Boulder Community Health
- Company type: Nonprofit organization
- Industry: Healthcare
- Founded: 1922; 103 years ago in Boulder, Colorado, United States
- Headquarters: 4747 Arapahoe Ave., Boulder, Colorado, United States
- Areas served: Boulder County and Broomfield, Colorado
- Key people: Robert Vissers (President & CEO)
- Website: www.bch.org

= Boulder Community Health =

Boulder Community Health (BCH) is a nonprofit health system located in Boulder, Colorado.

== History ==
The origins of the health system began nearly two years after the University of Colorado School of Medicine decided to relocate their campus to Denver with the formation of the nonprofit Community Hospital Association on April 19, 1922.

===Boulder Community Hospital===
In 1926, the Boulder Community Hospital was dedicated with 45 beds at 1100 Balsam Avenue, north of downtown Boulder.

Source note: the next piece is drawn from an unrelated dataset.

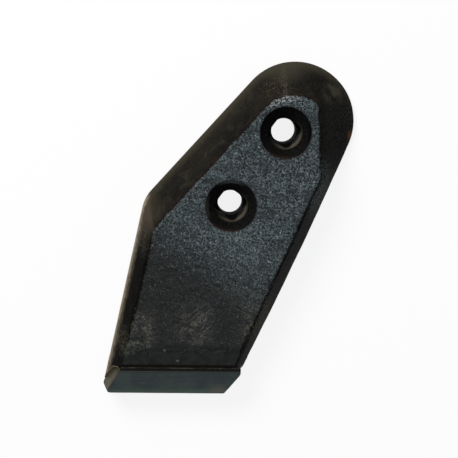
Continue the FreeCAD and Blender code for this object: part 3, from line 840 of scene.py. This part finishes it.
class Recipe:
    """A material built from nodes, with lengths in millimetres and colours as amounts of light."""

    def __init__(self, name, gloss):
        self.material = bpy.data.materials.new(name)
        self.material.use_nodes = True
        self.tree = self.material.node_tree
        self.shader = self.tree.nodes["Principled BSDF"]
        self.shader.inputs["Specular IOR Level"].default_value = gloss
        self.place = self.vector_math("SCALE", self.node("TexCoord").outputs["Object"])
        self.place.node.inputs["Scale"].default_value = 1 / MM

    def node(self, kind):
        return self.tree.nodes.new("ShaderNode" + kind)

    def feed(self, socket, value):
        if isinstance(value, bpy.types.NodeSocket):
            self.tree.links.new(value, socket)
        elif isinstance(value, tuple) and len(value) == 3 and socket.type == "RGBA":
            socket.default_value = (*value, 1.0)
        else:
            socket.default_value = value

    def attribute(self, name):
        node = self.node("Attribute")
        node.attribute_name = name
        return node.outputs["Fac"]

    def vector_math(self, operation, first, second=(0.0, 0.0, 0.0)):
        node = self.node("VectorMath")
        node.operation = operation
        self.feed(node.inputs[0], first)
        self.feed(node.inputs[1], second)
        return node.outputs[0]

    def noise(self, size, detail=2.0, roughness=0.5, offset=(0.0, 0.0, 0.0), stretch=None):
        """Noise with lumps about a size across, drawn out along a direction where a stretch is given."""
        place = self.vector_math("ADD", self.place, offset)
        if stretch:
            direction, factor = stretch
            mapping = self.node("Mapping")
            mapping.vector_type = "TEXTURE"
            self.feed(mapping.inputs["Vector"], place)
            mapping.inputs["Rotation"].default_value = (0.0, 0.0, math.radians(direction))
            mapping.inputs["Scale"].default_value = (factor, 1.0, 1.0)
            place = mapping.outputs[0]
        node = self.node("TexNoise")
        self.feed(node.inputs["Vector"], place)
        node.inputs["Scale"].default_value = 1 / size
        node.inputs["Detail"].default_value = detail
        node.inputs["Roughness"].default_value = roughness
        return node.outputs["Fac"]

    def math(self, operation, first, second=0.0):
        node = self.node("Math")
        node.operation = operation
        self.feed(node.inputs[0], first)
        self.feed(node.inputs[1], second)
        return node.outputs[0]

    def chain(self, operation, values):
        result = values[0]
        for value in values[1:]:
            result = self.math(operation, result, value)
        return result

    def times(self, *values):
        return self.chain("MULTIPLY", values)

    def plus(self, *values):
        return self.chain("ADD", values)

    def band(self, value, low, high):
        """0 below low and 1 above high, or the other way round where low is the greater."""
        node = self.node("MapRange")
        node.interpolation_type = "SMOOTHSTEP"
        flipped = low > high
        self.feed(node.inputs["Value"], value)
        node.inputs["From Min"].default_value = min(low, high)
        node.inputs["From Max"].default_value = max(low, high)
        node.inputs["To Min"].default_value = 1.0 if flipped else 0.0
        node.inputs["To Max"].default_value = 0.0 if flipped else 1.0
        return node.outputs[0]

    def window(self, value, low, inner_low, inner_high, high):
        """1 between the inner values, and 0 below low and above high."""
        return self.times(self.band(value, low, inner_low), self.band(value, high, inner_high))

    def patch(self, toward, along, reach_toward, reach_along):
        """1 around a place, given towards the nose and along the seam, and 0 beyond its reach."""
        squares = []
        for name, centre, reach in (("toward_nose", toward, reach_toward),
                                    ("along_seam", along, reach_along)):
            away = self.math("DIVIDE", self.math("SUBTRACT", self.attribute(name), centre), reach)
            squares.append(self.times(away, away))
        return self.band(self.math("SQRT", self.plus(*squares)), 1.0, 0.15)

    def mix(self, share, first, second):
        """A colour that goes from one to another as the share goes from 0 to 1."""
        node = self.node("Mix")
        node.data_type = "RGBA"
        self.feed(node.inputs[0], share)
        self.feed(node.inputs[6], first)
        self.feed(node.inputs[7], second)
        return node.outputs[2]

    def layered(self, colour, *layers):
        """A colour with tones laid over it in turn, each as far as the product of its shares."""
        for tone, *shares in layers:
            colour = self.mix(self.times(*shares), colour, tone)
        return colour

    def between(self, share, first, second):
        """A number that goes from one value to another as the share goes from 0 to 1."""
        node = self.node("Mix")
        self.feed(node.inputs[0], share)
        self.feed(node.inputs[2], first)
        self.feed(node.inputs[3], second)
        return node.outputs[0]

    def finish(self, colour, roughness, relief):
        self.feed(self.shader.inputs["Base Color"], colour)
        self.feed(self.shader.inputs["Roughness"], roughness)
        bump = self.node("Bump")
        self.feed(bump.inputs["Height"], relief)
        bump.inputs["Distance"].default_value = MM
        bump.inputs["Strength"].default_value = 1.0
        self.feed(self.shader.inputs["Normal"], bump.outputs[0])
        return self.material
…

Beginning in 1955, Boulder Community Hospital raised funds to expand. By 1974, the hospital had a capacity of 172 beds and was seeing more than 14,000 emergency department patients annually.

On October 9, 2014, Boulder Community Health consolidated all of its emergency and trauma services and most inpatient including cancer, surgery, and orthopedic to Foothills Hospital in East Boulder. Services that remained at the Boulder Community Hospital location included non-critical care, in-patient rehab, behavior health care, and billing and records.

The city of Boulder agreed to purchase the Boulder Community Hospital campus in 2015. Boulder Community Health moved its final service from the location on April 8, 2019, and held a closing ceremony on April 26. The property was turned over to the city of Boulder in May.

===Health system===

By 1985, Boulder Community Hospital began to expanding to other locations outside Boulder Community Hospital through opening of new centers and acquisition of Boulder Memorial Hospital.

In 2003, Foothills Hospital was opened at a more central location to better serve its service area in response to the population growth in east Boulder County.

On April 22, 2014, Boulder Community Hospital announced that they were adopting the name Boulder Community Health for their regional health system to reflect its growth.

BCH is one of Colorado's few remaining independent health systems.

== Behavioral and mental health care ==
Boulder Community Health in 2021 created a new mental health care program called the Pathways Partial Hospitalization Program and the Pathways Intensive Outpatient Program, both of which use mindfulness-based techniques, coupled with nature-based care.

Additionally, the Boulder Community Health Foundation has established the Anchor Point Mental Health Endowment, a fund that supports the mental well-being of patients along the continuum of care.